### What this task involves
Look below for the line containing "make_feet()"; from there through the line containing "cad_parts[node].hide_render = cad_parts[node].hide_viewport", both lines included, please set down each line exactly and nothing else.

(Stored data)
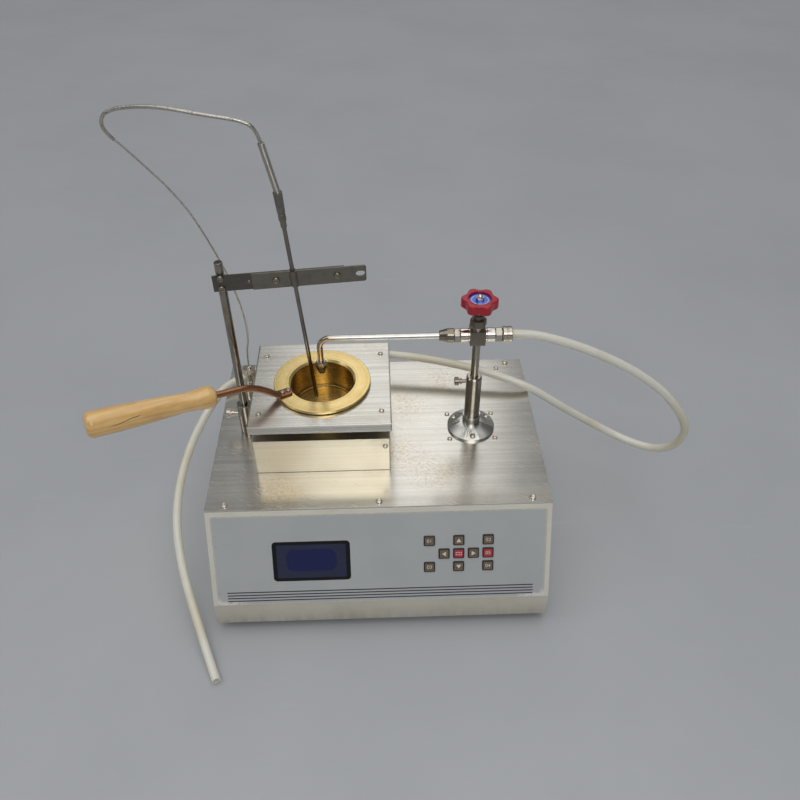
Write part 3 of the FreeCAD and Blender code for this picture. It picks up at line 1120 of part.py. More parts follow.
def make_jet_base():
    """The jet flange, the sweeping sleeve with its spindle, its clamp screw and the motor."""
    cone = CASE_TOP + FLANGE_CONE_RISE
    collar = CASE_TOP + FLANGE_COLLAR_RISE
    edge = CASE_TOP + FLANGE_EDGE_T
    profile = [(0, CASE_TOP), (FLANGE_R, CASE_TOP), (FLANGE_R, edge), (FLANGE_CONE_TOP_R, cone),
               (FLANGE_COLLAR_R, cone), (FLANGE_COLLAR_R, collar), (0, collar)]
    flange = moved(turned(profile), JET_X, JET_Y, 0)
    cuts = [disc(JET_X, JET_Y, CASE_TOP - OVERRUN, collar + OVERRUN, SPINDLE_R + RUN_CLEAR)]
    for x, y in flange_screw_places():
        cuts.append(disc(x, y, CASE_TOP - OVERRUN, collar, SMALL_R + RUN_CLEAR))
        cuts.append(disc(x, y, CASE_TOP + FLANGE_SEAT_RISE, collar, FLANGE_SEAT_R))
    write("jet_flange", [flange.cut(cuts)])
    top = CASE_TOP + SLEEVE_TOP
    foot = PLATE_UNDER - SPINDLE_DOWN
    profile = [(0, foot), (SPINDLE_R, foot), (SPINDLE_R, collar), (SLEEVE_OUT_R, collar),
               (SLEEVE_OUT_R, top - SLEEVE_EDGE), (SLEEVE_OUT_R - SLEEVE_EDGE, top), (0, top)]
    sleeve = moved(turned(profile), JET_X, JET_Y, 0)
    thumb_base = V(JET_X - SLEEVE_OUT_R, JET_Y, CASE_TOP + SLEEVE_THUMB_RISE)
    cross = Part.makeCylinder(THUMB_R + RUN_CLEAR, SLEEVE_OUT_R + OVERRUN, thumb_base + LEFT * OVERRUN, RIGHT)
    bore = disc(JET_X, JET_Y, CASE_TOP + SLEEVE_FLOOR, top + OVERRUN, POST_R + RUN_CLEAR)
    write("sweep_sleeve", [sleeve.cut([bore, cross])])
    tip_l = SLEEVE_OUT_R - POST_R - THUMB_TIP_GAP
    write("sleeve_clamp_screw", [aimed(thumb_screw(tip_l), thumb_base, LEFT)])
    under = PLATE_UNDER - MOTOR_PLATE_T
    plate = box(JET_X - MOTOR_PLATE_W / 2, JET_X + MOTOR_PLATE_W / 2, JET_Y - MOTOR_PLATE_D / 2,
                JET_Y + MOTOR_PLATE_D / 2, under, PLATE_UNDER)
    gearbox = disc(JET_X, JET_Y, under - GEARBOX_H, under, GEARBOX_R)
    motor = disc(JET_X, JET_Y, under - GEARBOX_H - MOTOR_H, under - GEARBOX_H, MOTOR_R)
    cuts = [disc(JET_X, JET_Y, foot - OVERRUN, PLATE_UNDER + OVERRUN, SPINDLE_R + RUN_CLEAR)]
    for x, y in motor_screw_places() + flange_screw_places():
        cuts.append(disc(x, y, under - SMALL_L, PLATE_UNDER + OVERRUN, SMALL_R + RUN_CLEAR))
    write("sweep_motor", [fused(plate, [gearbox, motor]).cut(cuts)])


def make_valve():
    """The needle valve on its post, with its fittings, jet tube, nozzle and hand wheel."""
    centre = CASE_TOP + VALVE_RISE
    block_low = centre - VALVE_BLOCK_H / 2
    half = VALVE_BLOCK_W / 2
    write("valve_post", [disc(JET_X, JET_Y, CASE_TOP + VALVE_POST_FOOT, block_low, POST_R)])
    block = box(JET_X - half, JET_X + half, JET_Y - half, JET_Y + half, block_low, BLOCK_TOP)
    block = block.makeChamfer(VALVE_CHAMFER, block.Edges)
    left_l = VALVE_ARM_LEFT
    right_l = VALVE_ARM_RIGHT
    arm_profile = [(0, 0), (VALVE_ARM_R - VALVE_ARM_EDGE, 0), (VALVE_ARM_R, VALVE_ARM_EDGE),
                   (VALVE_ARM_R, left_l + right_l - VALVE_ARM_EDGE),
                   (VALVE_ARM_R - VALVE_ARM_EDGE, left_l + right_l), (0, left_l + right_l)]
    arms = aimed(turned(arm_profile), V(JET_X - left_l, JET_Y, centre), RIGHT)
    neck = disc(JET_X, JET_Y, centre, BLOCK_TOP + VALVE_NECK_H, VALVE_NECK_R)
    stem_foot = BLOCK_TOP - STEM_FOOT
    bore = Part.makeCylinder(VALVE_BORE_R, left_l + right_l, V(JET_X - left_l, JET_Y, centre), RIGHT)
    tube_bore = Part.makeCylinder(JET_TUBE_R + RUN_CLEAR, LEFT_HEX_L, V(JET_X - left_l, JET_Y, centre), RIGHT)
    stem_bore = disc(JET_X, JET_Y, stem_foot, BLOCK_TOP + 2 * VALVE_NECK_H, STEM_R + STEM_GAP)
    body = fused(block, [arms, neck]).cut([bore, tube_bore, stem_bore])
    write("valve_body", [body])
    fittings = []
    bonnet_low = BLOCK_TOP + VALVE_NECK_H
    bonnet = moved(hexagon(BONNET_FLATS, BONNET_H), JET_X, JET_Y, bonnet_low)
    packing = disc(JET_X, JET_Y, BONNET_TOP, BONNET_TOP + PACKING_H, PACKING_R)
    stem_run = disc(JET_X, JET_Y, bonnet_low - OVERRUN, BONNET_TOP + PACKING_H + OVERRUN, STEM_R + STEM_GAP)
    fittings.append(fused(bonnet, [packing]).cut(stem_run))
    tube_r = JET_TUBE_R + RUN_CLEAR
    hex_x = JET_X - left_l
    tube_run = Part.makeCylinder(tube_r, TAPER_NUT_L + LEFT_HEX_L + 2 * OVERRUN, V(
        hex_x + OVERRUN, JET_Y, centre), LEFT)
    hex_nut = aimed(hexagon(LEFT_HEX_FLATS, LEFT_HEX_L), V(hex_x, JET_Y, centre), LEFT)
    fittings.append(hex_nut.cut(tube_run))
    taper = turned([(0, 0), (TAPER_NUT_R, 0), (TAPER_NUT_R, TAPER_NUT_L * TAPER_SHARE),
                    (TAPER_NUT_END_R, TAPER_NUT_L), (0, TAPER_NUT_L)])
    fittings.append(aimed(taper, V(hex_x - LEFT_HEX_L, JET_Y, centre), LEFT).cut(tube_run))
    nut_x = JET_X + right_l
    hose_run = Part.makeCylinder(HOSE_BORE_R, RIGHT_NUT_L + HOSE_NUT_L / 2, V(nut_x, JET_Y, centre), RIGHT)
    nut = aimed(hexagon(RIGHT_NUT_FLATS, RIGHT_NUT_L), V(nut_x, JET_Y, centre), RIGHT)
    fittings.append(nut.cut(hose_run))
    hose_nut = turned([(0, 0), (HOSE_NUT_R - HOSE_NUT_EDGE, 0), (HOSE_NUT_R, HOSE_NUT_EDGE),
                       (HOSE_NUT_R, HOSE_NUT_L - HOSE_NUT_EDGE), (HOSE_NUT_R - HOSE_NUT_EDGE, HOSE_NUT_L),
                       (0, HOSE_NUT_L)])
    fittings.append(aimed(hose_nut, V(nut_x + RIGHT_NUT_L, JET_Y, centre), RIGHT).cut(hose_run))
    write("valve_fittings", fittings)
    make_jet(centre, hex_x)
    make_wheel(stem_foot)
    write("hose_start", [cord_tube("hose_start", HOSE_START_ROUTE, HOSE_DIA)])
    write("gas_hose", [cord_tube("gas_hose", HOSE_ROUTE, HOSE_DIA)])


def make_jet(centre, hex_x):
    """The bent jet tube and the nozzle at its end."""
    end_x = JET_X - JET_REACH
    corner = V(end_x, JET_Y, centre)
    diagonal = JET_BEND_R * (1 - math.cos(math.pi / 4))
    first = corner + V(JET_BEND_R, 0, 0)
    last = corner - V(0, 0, JET_BEND_R)
    middle = corner + V(diagonal, 0, -diagonal)
    path = Part.Wire([
        Part.LineSegment(V(hex_x + LEFT_HEX_L - RUN_CLEAR, JET_Y, centre), first).toShape(),
        Part.Arc(first, middle, last).toShape(),
        Part.LineSegment(last, corner - V(0, 0, JET_TUBE_DROP)).toShape()])
    start = V(hex_x + LEFT_HEX_L - RUN_CLEAR, JET_Y, centre)
    outer = path.makePipeShell([Part.Wire(Part.makeCircle(JET_TUBE_R, start, LEFT))], True, False)
    inner = path.makePipeShell([Part.Wire(Part.makeCircle(JET_TUBE_BORE_R, start, LEFT))], True, False)
    write("jet_tube", [outer.cut(inner)])
    low = CASE_TOP + NOZZLE_NUT_BOTTOM
    tube_end = centre - JET_TUBE_DROP
    nut = moved(hexagon(NOZZLE_FLATS, CASE_TOP + NOZZLE_NUT_TOP - low), end_x, JET_Y, low)
    tip = turned([(0, CASE_TOP + NOZZLE_TIP), (NOZZLE_TIP_R, CASE_TOP + NOZZLE_TIP),
                  (NOZZLE_SHOULDER_R, CASE_TOP + NOZZLE_SHOULDER), (NOZZLE_SHOULDER_R, low), (0, low)])
    nozzle = fused(nut, [moved(tip, end_x, JET_Y, 0)])
    cuts = [disc(end_x, JET_Y, tube_end - RUN_CLEAR, centre, JET_TUBE_R + RUN_CLEAR),
            disc(end_x, JET_Y, CASE_TOP + NOZZLE_TIP - OVERRUN, centre, NOZZLE_BORE_R)]
    write("nozzle", [nozzle.cut(cuts)])


def lobed_prism(height):
    """The hand wheel's outline of lobes joined by tangent hollows, as an upright prism."""
    step = math.tau / WHEEL_LOBES
    gap = math.hypot(WHEEL_LOBE_RING_R - WHEEL_SCOOP_RING_R * math.cos(step / 2),
                     WHEEL_SCOOP_RING_R * math.sin(step / 2))

    def polar(radius, angle):
        return V(radius * math.cos(angle), radius * math.sin(angle), 0)

    def touch(angle, scoop_angle):
        lobe = polar(WHEEL_LOBE_RING_R, angle)
        return lobe + (polar(WHEEL_SCOOP_RING_R, scoop_angle) - lobe) * (WHEEL_LOBE_R / gap)

    edges = []
    for i in range(WHEEL_LOBES):
        angle = i * step
        before = touch(angle, angle - step / 2)
        after = touch(angle, angle + step / 2)
        crest = polar(WHEEL_LOBE_RING_R + WHEEL_LOBE_R, angle)
        edges.append(Part.Arc(before, crest, after).toShape())
        valley = polar(WHEEL_SCOOP_RING_R - gap + WHEEL_LOBE_R, angle + step / 2)
        following = touch(angle + step, angle + step / 2)
        edges.append(Part.Arc(after, valley, following).toShape())
    return Part.Face(Part.Wire(edges)).extrude(V(0, 0, height))


def make_wheel(stem_foot):
    """The valve stem with its dome nut, the lobed hand wheel and the round disc in it."""
    low = CASE_TOP + WHEEL_BOTTOM
    top = low + WHEEL_T
    floor = top - WHEEL_RECESS_H
    disc_top = floor + DISC_T
    profile = [(0, stem_foot), (STEM_R / 2, stem_foot), (STEM_R, stem_foot + STEM_R),
               (STEM_R, disc_top), (0, disc_top)]
    stem = moved(turned(profile), JET_X, JET_Y, 0)
    nut = moved(hexagon(NUT_FLATS, NUT_T), JET_X, JET_Y, disc_top)
    dome = Part.makeSphere(NUT_DOME_R, V(JET_X, JET_Y, disc_top + NUT_T), UP, 0, 90, FULL_TURN)
    write("valve_stem", [fused(stem, [nut, dome])])
    wheel = lobed_prism(WHEEL_T)
    rims = [edge for face in wheel.Faces if face.BoundBox.ZLength < RUN_CLEAR for edge in face.Edges]
    wheel = wheel.makeChamfer(WHEEL_EDGE, rims)
    hollow = disc(0, 0, -OVERRUN, WHEEL_T - WHEEL_RECESS_H - WHEEL_WEB_T, WHEEL_HOLLOW_R)
    hollow = hollow.cut(disc(0, 0, -OVERRUN, WHEEL_T, WHEEL_HUB_R))
    recess = disc(0, 0, WHEEL_T - WHEEL_RECESS_H, WHEEL_T + OVERRUN, WHEEL_RECESS_R)
    bore = disc(0, 0, -OVERRUN, WHEEL_T + OVERRUN, STEM_R + RUN_CLEAR)
    write("handwheel", [moved(wheel.cut([hollow, recess, bore]), JET_X, JET_Y, low)])
    plate = disc(JET_X, JET_Y, floor, disc_top, DISC_R)
    write("wheel_disc", [plate.cut(disc(JET_X, JET_Y, low, top, STEM_R + RUN_CLEAR))])


os.makedirs("parts", exist_ok=True)
make_case()
make_tray()
make_plate()
make_plate_screws()
make_feet()
make_front()
make_control_board()
make_inlet()
make_heater()
make_cup()
make_stand()
make_probe()
make_lead_socket()
make_jet_base()
make_valve()
print("origin", [round(c, 3) for c in ORIGIN])
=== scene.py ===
import json
import logging
import math
from dataclasses import dataclass
from enum import Enum
from typing import Any, Callable, Iterable, Optional, Sequence, Union

import bmesh
import bpy
import numpy as np
from mathutils import Matrix, Vector

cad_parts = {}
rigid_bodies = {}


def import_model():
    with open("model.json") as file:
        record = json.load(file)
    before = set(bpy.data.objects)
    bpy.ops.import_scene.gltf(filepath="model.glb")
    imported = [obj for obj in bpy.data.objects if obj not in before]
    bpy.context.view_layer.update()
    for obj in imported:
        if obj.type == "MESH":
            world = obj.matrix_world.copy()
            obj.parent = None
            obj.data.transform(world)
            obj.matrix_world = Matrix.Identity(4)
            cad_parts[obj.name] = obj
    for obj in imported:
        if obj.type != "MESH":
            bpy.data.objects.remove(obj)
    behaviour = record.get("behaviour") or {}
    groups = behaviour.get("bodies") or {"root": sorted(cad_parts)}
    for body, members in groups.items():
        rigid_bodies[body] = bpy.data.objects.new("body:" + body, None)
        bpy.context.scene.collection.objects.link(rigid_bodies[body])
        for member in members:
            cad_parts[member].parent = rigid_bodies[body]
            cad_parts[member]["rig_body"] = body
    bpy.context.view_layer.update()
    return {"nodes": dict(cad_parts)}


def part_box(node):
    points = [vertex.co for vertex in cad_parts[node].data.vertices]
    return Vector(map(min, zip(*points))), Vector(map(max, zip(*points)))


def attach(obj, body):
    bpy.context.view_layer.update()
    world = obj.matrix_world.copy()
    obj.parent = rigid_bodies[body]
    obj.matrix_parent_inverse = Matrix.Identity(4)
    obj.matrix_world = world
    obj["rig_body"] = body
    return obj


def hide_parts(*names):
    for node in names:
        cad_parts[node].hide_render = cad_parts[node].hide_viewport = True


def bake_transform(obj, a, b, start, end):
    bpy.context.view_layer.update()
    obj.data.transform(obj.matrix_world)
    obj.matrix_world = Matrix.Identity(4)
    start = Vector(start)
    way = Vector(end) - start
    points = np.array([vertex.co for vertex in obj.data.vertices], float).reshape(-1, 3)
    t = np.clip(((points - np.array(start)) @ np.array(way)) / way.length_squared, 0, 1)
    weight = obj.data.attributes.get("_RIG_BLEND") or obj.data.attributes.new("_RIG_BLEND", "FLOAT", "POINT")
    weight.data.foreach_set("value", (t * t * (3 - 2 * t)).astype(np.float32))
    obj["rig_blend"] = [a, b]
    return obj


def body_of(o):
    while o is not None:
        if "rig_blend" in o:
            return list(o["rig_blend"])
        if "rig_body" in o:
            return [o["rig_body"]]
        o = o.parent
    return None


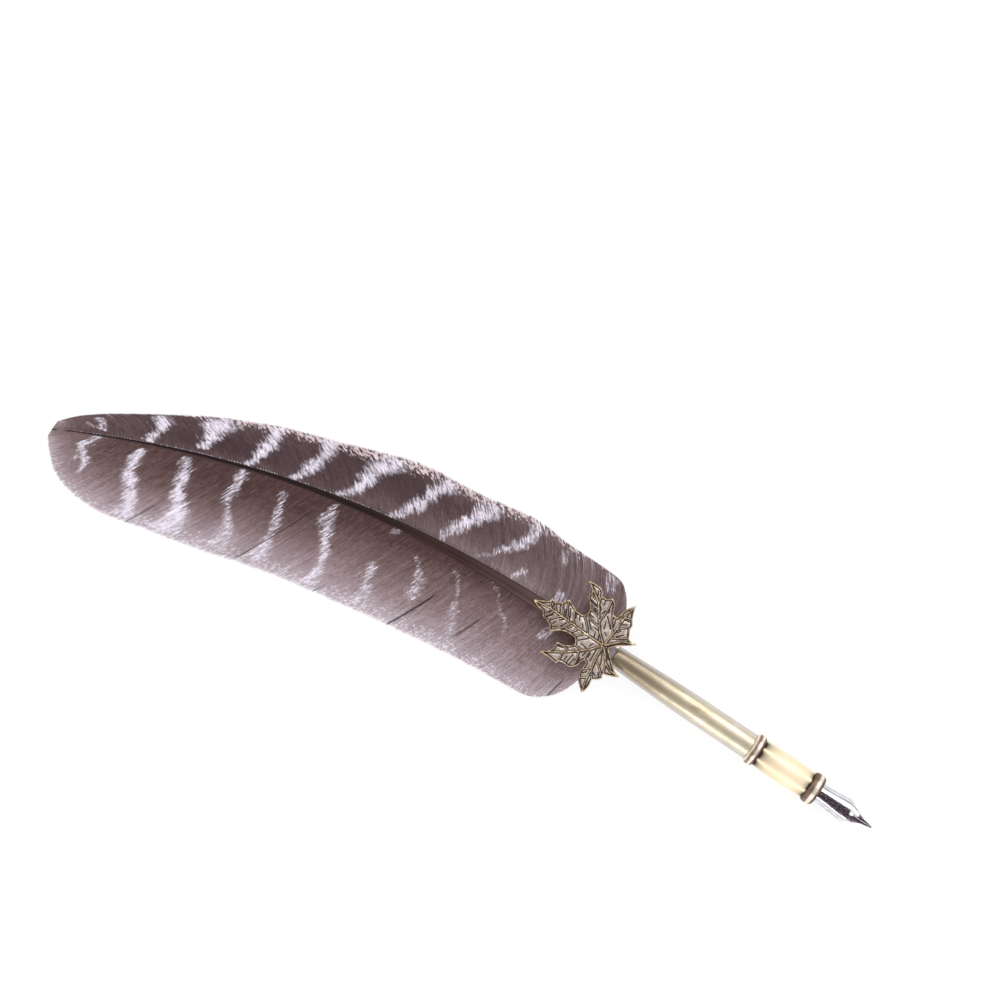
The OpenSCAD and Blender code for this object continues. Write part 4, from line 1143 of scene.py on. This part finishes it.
groove_a = np.concatenate([groove_a, np.full(len(vs), 0.25)])
# painted shade toward -y and the leaf's back end, within 6 mm of its middle line
shade = ease(-3, 5, -vs[:, 1]) * ease(4, 14, -vs[:, 0]) * (np.abs(vs[:, 1]) < 6)
shade_a = np.concatenate([shade, np.full(len(vs), 0.3)])
make("cast_leaf", pts, faces, "pen", leaf_metal,
     {"ridge": ridge_a, "groove": groove_a, "shade": shade_a}, ["maple_leaf"])

# ---- CAD nodes that stay: their own looks ---------------------------------------------------

for node, look in (("thread_bush", plain_brass), ("nib_ferrule", plain_brass),
                   ("nib_clip", spring_steel), ("quill_adhesive", adhesive),
                   ("leaf_adhesive", adhesive)):
    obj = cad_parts[node]
    if obj.data.materials:
        for i in range(len(obj.data.materials)):
            obj.data.materials[i] = look
    else:
        obj.data.materials.append(look)

# ---- Floor, light, camera -------------------------------------------------------------------

scene = bpy.context.scene
floor_mesh = bpy.data.meshes.new("studio_floor")
FLOOR_LINES, FLOOR_HALF, FLOOR_Z = 41, 2.4, -0.00002
reach = np.linspace(-FLOOR_HALF, FLOOR_HALF, FLOOR_LINES)
gx, gy = np.meshgrid(reach, reach, indexing="ij")
floor_mesh.from_pydata(np.stack([gx, gy, 0 * gx + FLOOR_Z], -1).reshape(-1, 3).tolist(), [],
                       grid(FLOOR_LINES, FLOOR_LINES, flip=True).tolist())
floor = bpy.data.objects.new("studio_floor", floor_mesh)
scene.collection.objects.link(floor)
fm = Nodes("floor_look")
paper = fm.noise(fm.position(), 900, 3, 0.5)
floor_mesh.materials.append(fm.surface(
    fm.ramp(paper, [(0.3, 0.21), (0.7, 0.23)]), 0.9, Emission_Color=(255, 255, 255),
    Emission_Strength=0.80))

world = bpy.data.worlds.new("studio")
scene.world = world
world.use_nodes = True
wt = world.node_tree
background = wt.nodes["Background"]
coords = wt.nodes.new("ShaderNodeTexCoord")
overhead = wt.nodes.new("ShaderNodeVectorMath")
overhead.operation = "DOT_PRODUCT"
overhead.inputs[1].default_value = (0.0, -0.33, 0.944)
sky = wt.nodes.new("ShaderNodeValToRGB")
wt.links.new(coords.outputs["Generated"], overhead.inputs[0])
wt.links.new(overhead.outputs["Value"], sky.inputs[0])
wt.links.new(sky.outputs[0], background.inputs["Color"])
sky.color_ramp.interpolation = "EASE"
stops = sky.color_ramp.elements
stops.new(0.5)
stops.new(0.5)
for point, (at, v) in zip(stops, [(0.0, 0.60), (0.35, 0.86), (0.78, 0.97), (0.93, 0.55)]):
    point.position = at
    point.color = (v, v, v * 1.01, 1)
background.inputs["Strength"].default_value = 1.0


def softbox(name, at, size, power):
    """A rectangular soft light turned to the origin."""
    data = bpy.data.lights.new(name, "AREA")
    data.shape = "RECTANGLE"
    data.size, data.size_y = size
    data.energy = power
    obj = bpy.data.objects.new(name, data)
    obj.location = at
    obj.rotation_mode = "QUATERNION"
    obj.rotation_quaternion = (-Vector(at)).to_track_quat("-Z", "Y")
    scene.collection.objects.link(obj)


softbox("softbox_far", (0.0, 0.95, 0.78), (1.6, 0.7), 7.0)
softbox("softbox_near", (0.0, -1.0, 0.56), (1.6, 0.4), 4.5)
softbox("softbox_left", (-1.0, 0.35, 0.9), (0.5, 0.9), 1.5)

camera_data = bpy.data.cameras.new("photo_camera")
camera_data.lens = 120
camera_data.sensor_width = 36
camera = bpy.data.objects.new("photo_camera", camera_data)
camera.location = (-0.0116, 0.0347, 1.005)
camera.rotation_euler = (0, 0, math.radians(33.74))
scene.collection.objects.link(camera)
scene.camera = camera
scene.view_settings.view_transform = "Standard"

### Worked answer
make_feet()
make_front()
make_control_board()
make_inlet()
make_heater()
make_cup()
make_stand()
make_probe()
make_lead_socket()
make_jet_base()
make_valve()
print("origin", [round(c, 3) for c in ORIGIN])
=== scene.py ===
import json
import logging
import math
from dataclasses import dataclass
from enum import Enum
from typing import Any, Callable, Iterable, Optional, Sequence, Union

import bmesh
import bpy
import numpy as np
from mathutils import Matrix, Vector

cad_parts = {}
rigid_bodies = {}


def import_model():
    with open("model.json") as file:
        record = json.load(file)
    before = set(bpy.data.objects)
    bpy.ops.import_scene.gltf(filepath="model.glb")
    imported = [obj for obj in bpy.data.objects if obj not in before]
    bpy.context.view_layer.update()
    for obj in imported:
        if obj.type == "MESH":
            world = obj.matrix_world.copy()
            obj.parent = None
            obj.data.transform(world)
            obj.matrix_world = Matrix.Identity(4)
            cad_parts[obj.name] = obj
    for obj in imported:
        if obj.type != "MESH":
            bpy.data.objects.remove(obj)
    behaviour = record.get("behaviour") or {}
    groups = behaviour.get("bodies") or {"root": sorted(cad_parts)}
    for body, members in groups.items():
        rigid_bodies[body] = bpy.data.objects.new("body:" + body, None)
        bpy.context.scene.collection.objects.link(rigid_bodies[body])
        for member in members:
            cad_parts[member].parent = rigid_bodies[body]
            cad_parts[member]["rig_body"] = body
    bpy.context.view_layer.update()
    return {"nodes": dict(cad_parts)}


def part_box(node):
    points = [vertex.co for vertex in cad_parts[node].data.vertices]
    return Vector(map(min, zip(*points))), Vector(map(max, zip(*points)))


def attach(obj, body):
    bpy.context.view_layer.update()
    world = obj.matrix_world.copy()
    obj.parent = rigid_bodies[body]
    obj.matrix_parent_inverse = Matrix.Identity(4)
    obj.matrix_world = world
    obj["rig_body"] = body
    return obj


def hide_parts(*names):
    for node in names:
        cad_parts[node].hide_render = cad_parts[node].hide_viewport = True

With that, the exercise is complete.